At the end of the novel we learn the rather melancholic truth about this eccentric wanderer. As the weather is turning and winter approaches Toomas comes to a fishing village. Once again insinuating himself into a local family and making all sorts of wild promises to a young woman. A new note of strain and desperation has made its way into his behaviour, reality and its dry reason catching up with him, until one day a lady arrives at the cabin of the fisherman he has been frequenting, who reveals herself to be Inriid Nipernaadi, Toomas’ wife:
‘I’m Nipernaadi’s lawful wife, have been for the last sixteen years. Has he not told you about it? Oh yes, I know him; when he goes on his summer travels, he’s a workman, farmer, tailor, or a chimney sweep, if you please. Then he denies his real profession and family, lives like a bird on a branch. This is what he’s like, I’m used to his ways and peculiarites. Come spring he disappears from me and his friends and then there’s no use looking for him.’
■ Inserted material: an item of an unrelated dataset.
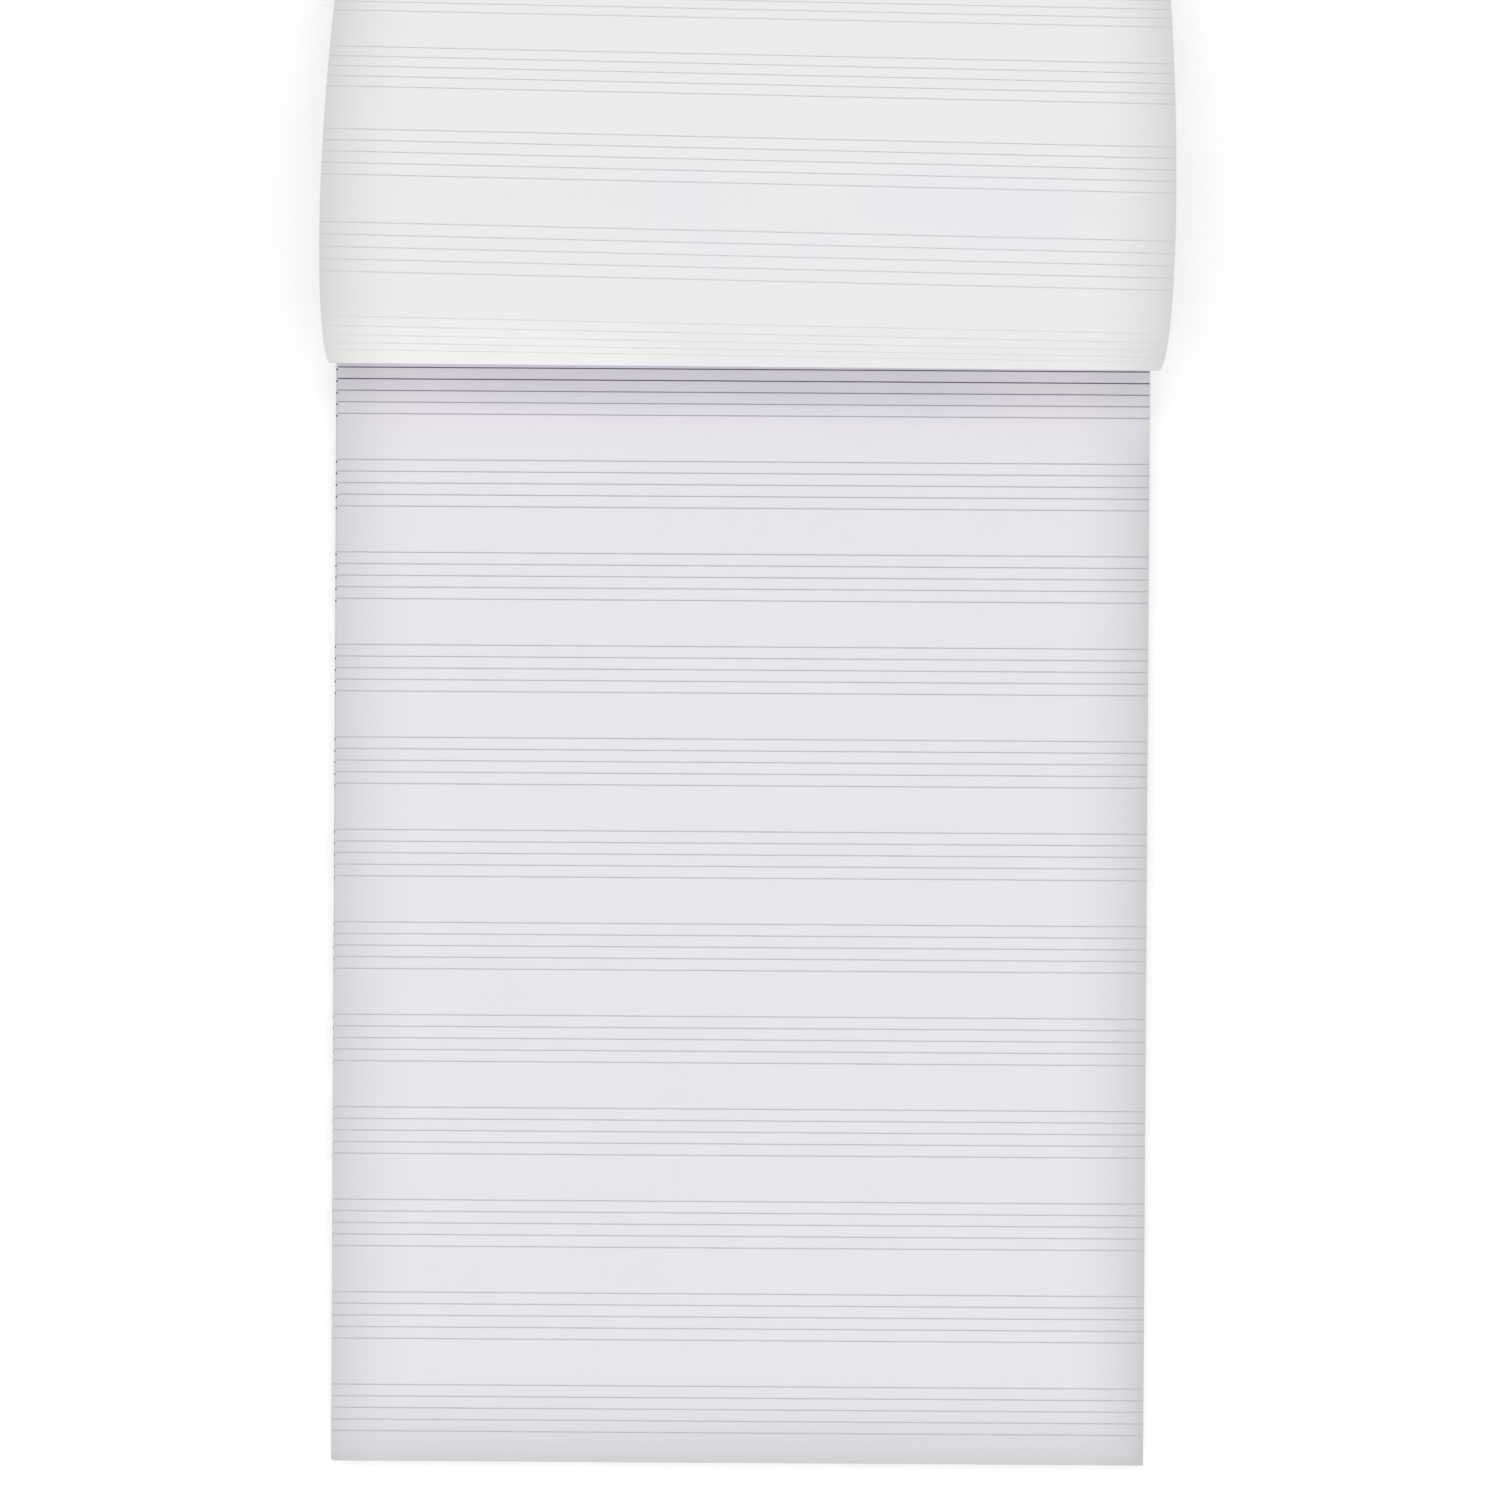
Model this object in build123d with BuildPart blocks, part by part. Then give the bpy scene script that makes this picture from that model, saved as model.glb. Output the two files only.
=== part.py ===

Inevitably one finds oneself comparing Toomas’ Nipernaadi to Don Quixote. But whereas the latter wakes from his delusions to a complete sense of his tragic absurdity, we can’t help but reread Toomas’ earlier attics and see in them the self-aware attempts of a romantic man to embellish with magic and adventure an existence that feels too mean and prosaic. When his wife appears to bring him home like some indulgent maternal figure, he peevishly insists, ‘the summer belongs to me’, it is not winter yet, he does not have to go home to reality quite yet.
The very best books, however much one might focus on form, style and influence, make some claim on us through our feelings, and Toomas Nipernaadi’s great appeal is just what a sympathetic figure he is, and how much time one would have for him if he turned up in the summer months with ambitious fen-draining and treasure finding plans.